▶ Work to complete:
Write out the listing beneath this instruction in its entirety, exactly as it reads.

** START OF Supplied information **

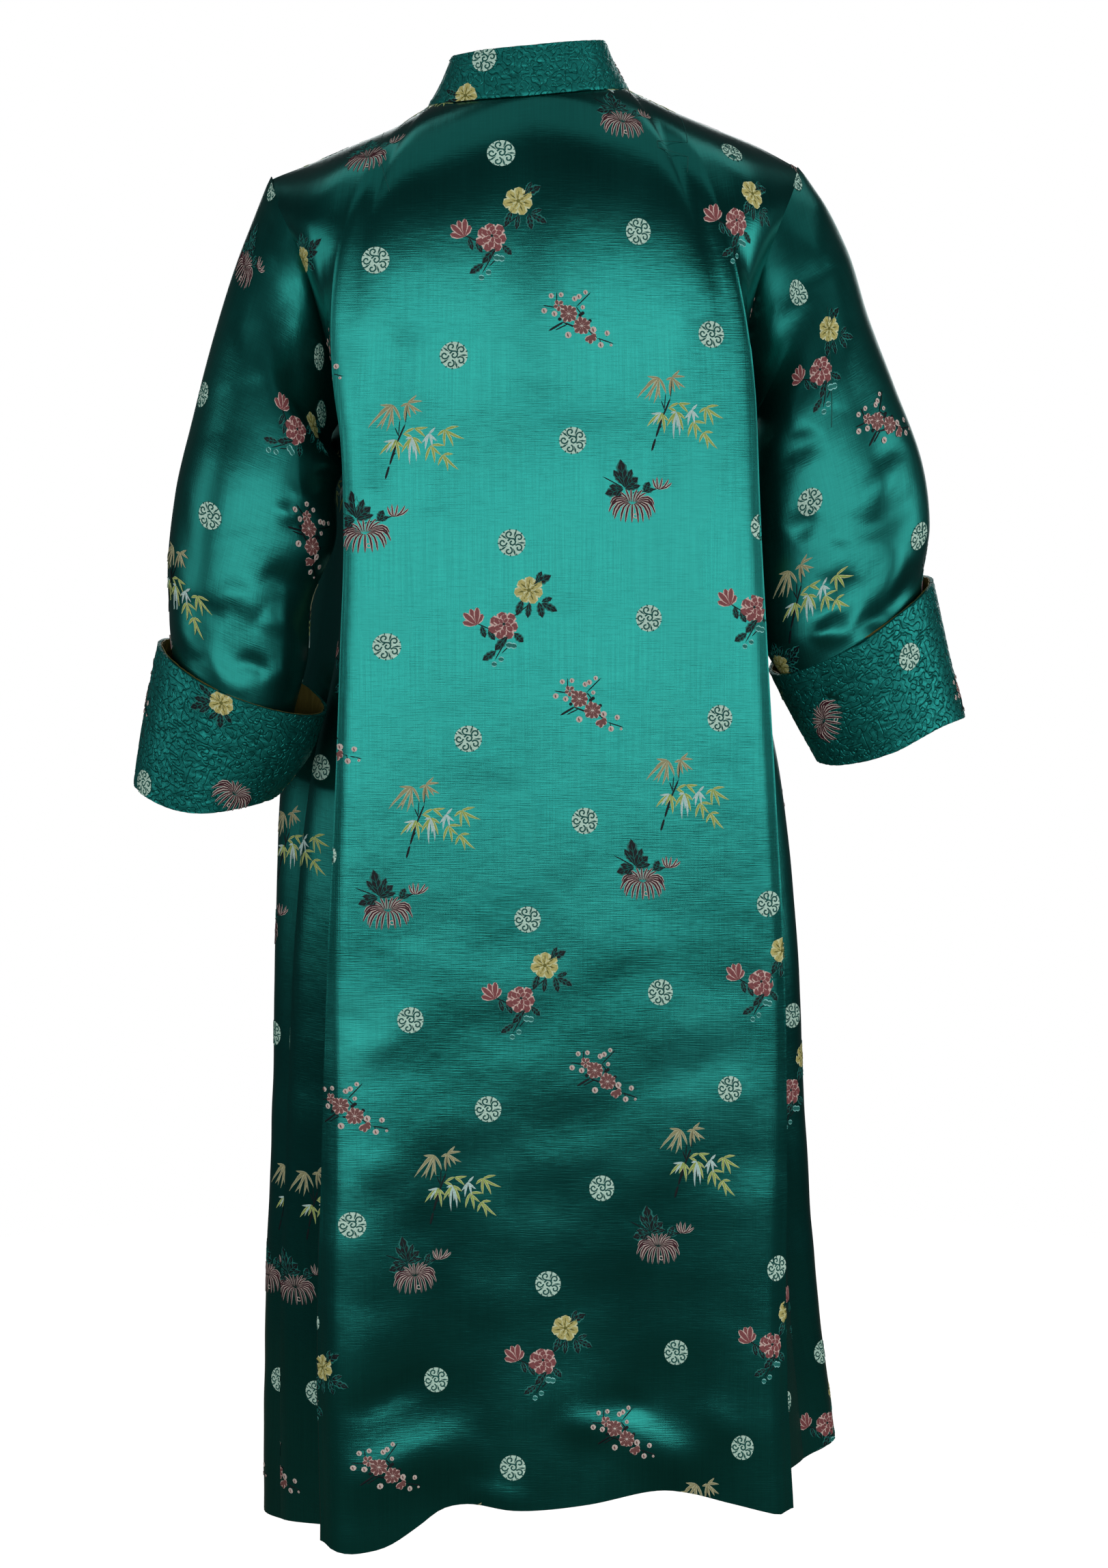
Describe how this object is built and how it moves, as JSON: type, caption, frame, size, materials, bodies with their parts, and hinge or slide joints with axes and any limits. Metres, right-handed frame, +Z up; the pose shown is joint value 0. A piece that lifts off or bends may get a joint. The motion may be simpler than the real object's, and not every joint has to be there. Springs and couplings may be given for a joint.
{
  "type": "dressing gown",
  "caption": "Lined silk dressing gown with stand collar, set-in three-quarter sleeves, quilted turned-back cuffs and an A-line skirt, filled out and hollow.",
  "frame": {"origin": "on the centre plane at the level of the neck base, midway between the back and the front of the neckline, where the gown is held", "axes": "+Z up, +Y out of the back, -Y out of the front, +X towards the wearer's left"},
  "size_m": [0.65, 0.3056, 1.1783],
  "materials": {
    "silk_brocade": "lustrous teal silk satin with woven flower motifs",
    "quilted_silk": "the same satin, wadded and closely quilted",
    "gold_lining": "gold silk lining with a soft sheen"
  },
  "bodies": {
    "root": {"back": "silk_brocade", "front_left": "silk_brocade", "front_right": "silk_brocade", "sleeve_left": "silk_brocade", "sleeve_right": "silk_brocade", "cuff_left": "quilted_silk", "cuff_right": "quilted_silk", "cuff_lining_left": "gold_lining", "cuff_lining_right": "gold_lining", "collar_left": "quilted_silk", "collar_right": "quilted_silk"}
  },
  "joints": []
}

** END OF Supplied information **

▶ Final answer:
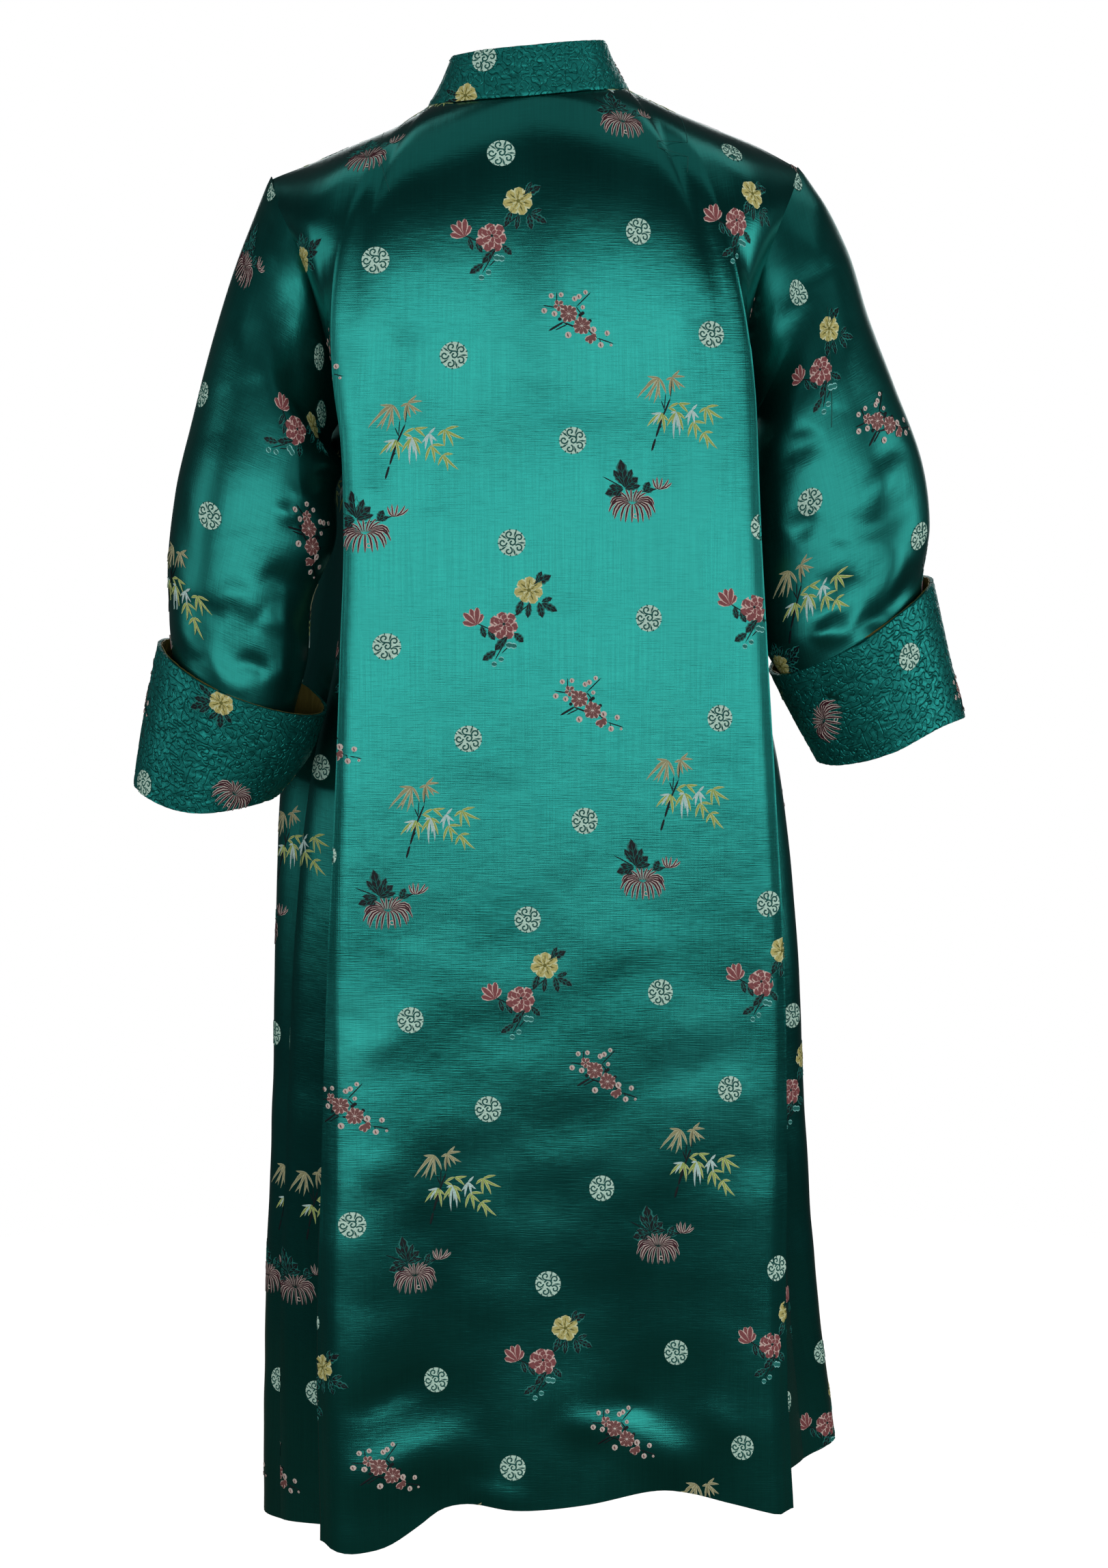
Describe how this object is built and how it moves, as JSON: type, caption, frame, size, materials, bodies with their parts, and hinge or slide joints with axes and any limits. Metres, right-handed frame, +Z up; the pose shown is joint value 0. A piece that lifts off or bends may get a joint. The motion may be simpler than the real object's, and not every joint has to be there. Springs and couplings may be given for a joint.
{
  "type": "dressing gown",
  "caption": "Lined silk dressing gown with stand collar, set-in three-quarter sleeves, quilted turned-back cuffs and an A-line skirt, filled out and hollow.",
  "frame": {"origin": "on the centre plane at the level of the neck base, midway between the back and the front of the neckline, where the gown is held", "axes": "+Z up, +Y out of the back, -Y out of the front, +X towards the wearer's left"},
  "size_m": [0.65, 0.3056, 1.1783],
  "materials": {
    "silk_brocade": "lustrous teal silk satin with woven flower motifs",
    "quilted_silk": "the same satin, wadded and closely quilted",
    "gold_lining": "gold silk lining with a soft sheen"
  },
  "bodies": {
    "root": {"back": "silk_brocade", "front_left": "silk_brocade", "front_right": "silk_brocade", "sleeve_left": "silk_brocade", "sleeve_right": "silk_brocade", "cuff_left": "quilted_silk", "cuff_right": "quilted_silk", "cuff_lining_left": "gold_lining", "cuff_lining_right": "gold_lining", "collar_left": "quilted_silk", "collar_right": "quilted_silk"}
  },
  "joints": []
}